_PROBLEM STATEMENT_
How many of the lines below hold the word "from"? Answer only with the number.

_COLLECTED DATA_
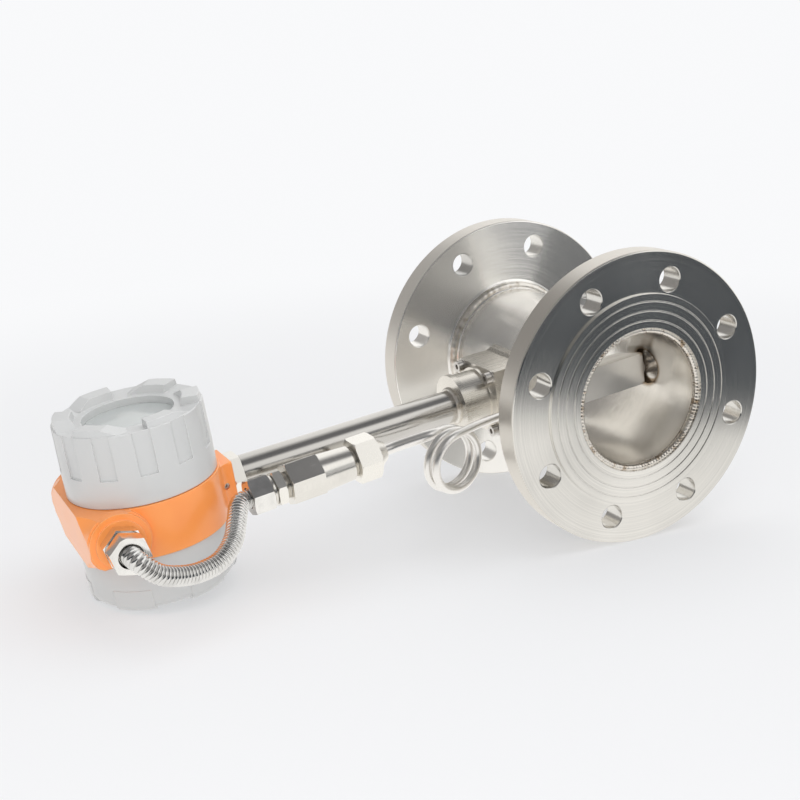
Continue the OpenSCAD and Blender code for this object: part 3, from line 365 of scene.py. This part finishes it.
def smooth_route(points, steps):
    """The smooth curve through all points, in a number of steps between each two."""
    last = len(points) - 1
    curve = []
    for i in range(last):
        four = points[max(i - 1, 0)], points[i], points[i + 1], points[min(i + 2, last)]
        curve += [catmull(*four, k / steps) for k in range(steps)]
    return curve + [points[last]]


def route_length(route):
    """Length along the points of a route."""
    return sum((b - a).length for a, b in zip(route, route[1:]))


def even_route(curve, count):
    """The curve's points again, at count equal distances."""
    runs = [0.0]
    for a, b in zip(curve, curve[1:]):
        runs.append(runs[-1] + (b - a).length)
    route = []
    place = 0
    for i in range(count + 1):
        distance = runs[-1] * i / count
        while place < len(runs) - 2 and runs[place + 1] < distance:
            place += 1
        share = (distance - runs[place]) / (runs[place + 1] - runs[place])
        route.append(curve[place].lerp(curve[place + 1], share))
    return route


def sweep(route, radii, sides, start_side):
    """A closed tube along a route: a circle's edges are extruded from each point to the next."""
    mesh = bmesh.new()
    ring = bmesh.ops.create_circle(mesh, cap_ends=True, segments=sides, radius=1.0)["verts"]
    edges = mesh.edges[:]
    last = len(route) - 1
    side = Vector(start_side)
    placed = Matrix.Identity(4)
    for i, (middle, radius) in enumerate(zip(route, radii)):
        way = (route[min(i + 1, last)] - route[max(i - 1, 0)]).normalized()
        side = (side - way * side.dot(way)).normalized()
        turn = Matrix((side, way.cross(side), way)).transposed().to_4x4()
        wanted = Matrix.Translation(middle) @ turn @ Matrix.Diagonal((radius, radius, radius, 1.0))
        if i:
            made = bmesh.ops.extrude_edge_only(mesh, edges=edges)["geom"]
            ring = [item for item in made if isinstance(item, bmesh.types.BMVert)]
            edges = [item for item in made if isinstance(item, bmesh.types.BMEdge)
                     and item.verts[0] in ring and item.verts[1] in ring]
        bmesh.ops.transform(mesh, matrix=wanted @ placed.inverted(), verts=ring)
        placed = wanted
    bmesh.ops.contextual_create(mesh, geom=edges)
    return mesh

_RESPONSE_
2